What about the American misadventures in the Middle East since 2001 is an advertisement to solve our problems solely through the projection of military force? What we have learned, first and foremost, in the last fifteen years, is that the new threats presented to the United States cannot be met with the blunt force of military power alone. As our current Secretary of Defense said in 2013, if you cut funds for the State Department, you’re just going to need to buy more bullets for the Defense Department.

You can’t address the economic and public safety crises in Central America, which drive undocumented migration to the United States, with the military. You can’t dry up terrorist recruitment online with soldiers or tanks. You can’t stop the spread of Russian efforts to bribe, intimidate, and corrupt politicians in neighboring countries with another aircraft carrier. And you can’t stop the quickening threat of climate change with another infantry brigade.

“If Trump’s goal is to improve America’s safety and stability in a chaotic world, he’s going about it all wrong.”

These new threats to the United States can be countered, but not by a massive expansion of spending on the military. It is the desperately underfunded tools of the State Department and USAID that can best meet these emerging threats to U.S. national security.
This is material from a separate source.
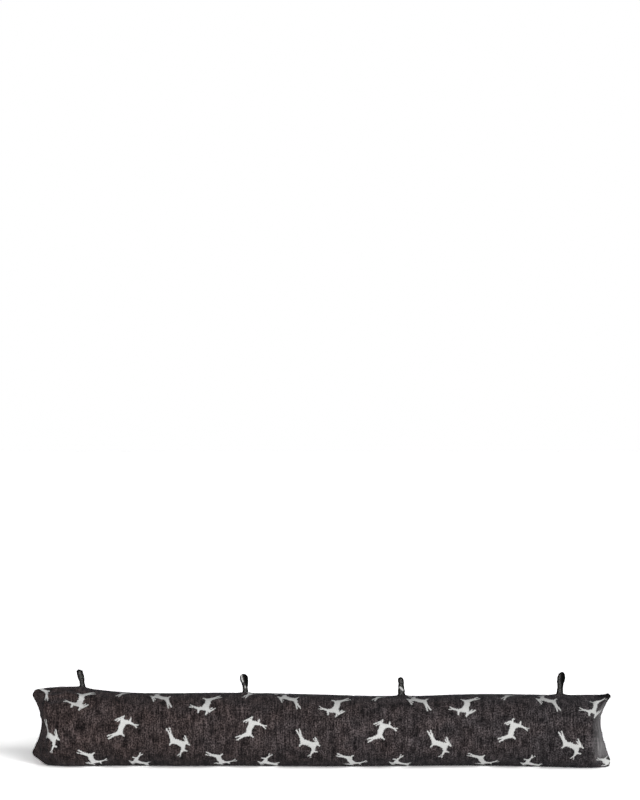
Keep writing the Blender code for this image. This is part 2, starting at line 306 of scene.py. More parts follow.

Economic stability funding for Central America. Counter-propaganda efforts to beat back extremist messaging. Anti-corruption programming in developing democracies on Russia’s periphery. Diplomacy to build on the international commitments made in the Paris Accords.

If Trump’s goal is to improve America’s safety and stability in a chaotic world, he’s going about it all wrong by proposing only an increase in military spending. And he fatally compounds his error by paying for this expansion through cuts in non-military international programs. His massive proposed cuts to the State Department would effectively withdraw America from the world. In Trump’s version of the world, America would roll up its global presence and retreat behind a great big wall, hoping and praying that the world’s developing instability would stay away, like the young boy keeping his feet up on his bed to avoid the monsters underneath. Turning our back on the world would invite more crises and instability, all of it eventually landing on our shores no matter how high we build that wall.

We have the mightiest military in the world ― as we should. Peace does come, in great part, through the projection of military strength. But our adversaries have adapted to the post-Cold War world in which America is an uncontested military power. Russia and Iran and Sunni extremist groups decided that could not beat us with conventional military power, so they developed new tactics and tools to grow their influence and harm our interests.

Trump’s budget is completely blind to this reality. It’s as if our president has been asleep for the last fifteen years. A massive expansion of military spending at the expense of all our other policy tools would be an epic disaster. Republicans and Democrats in Congress alike know it to be true, and we should unite to stamp out this dangerous proposal, and start thinking about a comprehensive approach, using military and non-military tools, to protect America from a diverse and diffuse array of global dangers.